While trials of specific store designs may indicate a way to speed up throughput at specific concepts, a broad, multi-year speed-up is likely explained by the increased labor productivity of the restaurant industry, as measured by the Bureau of Labor Statistics.
Restaurant labor output per hour was 13% higher in 2022, the latest year for which data on restaurant labor productivity is available, than in 2019. As the labor market cools, productivity may increase as labor turnover falls.
Many full-service and casual dining chains continued to see falling year-over-year traffic through the end of 2023. While some did see improved traffic sequentially in Q4 2023, many executives shared flat predictions for visits for 2024.
Placer.ai predicted full-service brands would begin to experiment with faster services. Applebee’s, the data firm noted, opened a fast casual unit, Applebee’s To Go, in Deer Park, New York, last year. According to Placer.ai’s data, that unit has seen particular success in the lunch daypart, with 20% of its visits between noon and 2 p.m., compared to 8% for other Applebee’s in the same region. Likewise, the share of its visits occurring on weekdays — about 70% — is higher than the roughly weekday proportion at nearby Applebee’s restaurants, at roughly 62%.

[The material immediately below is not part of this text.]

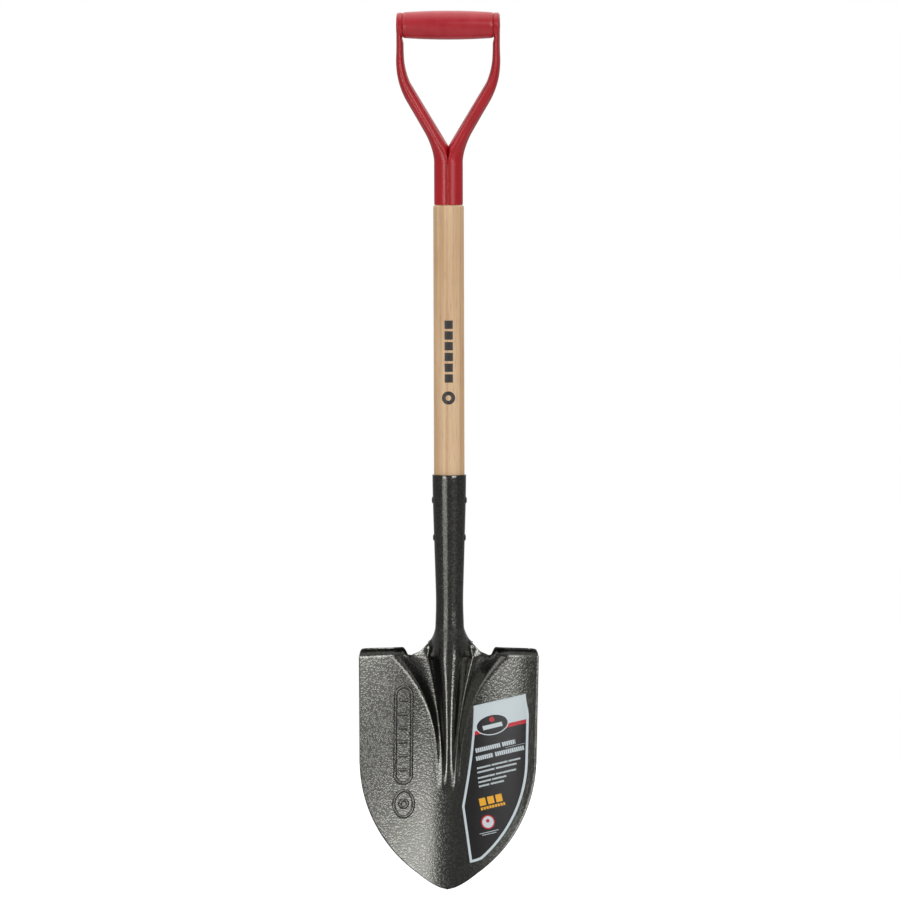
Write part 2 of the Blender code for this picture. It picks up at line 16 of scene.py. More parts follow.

“Takeaway-focused venues could help full-service chains grow their visit share during weekdays and the coveted lunch rush, when consumers may be less inclined to have a sit-down meal,” Placer.air wrote in the report.
Some casual dining brands have shifted their focus toward on-premise service, like Red Robin. Others, like Denny’s, have instead continued testing or expanding their employment of virtual brands, which are a highly visible example of takeaway-focused concepts.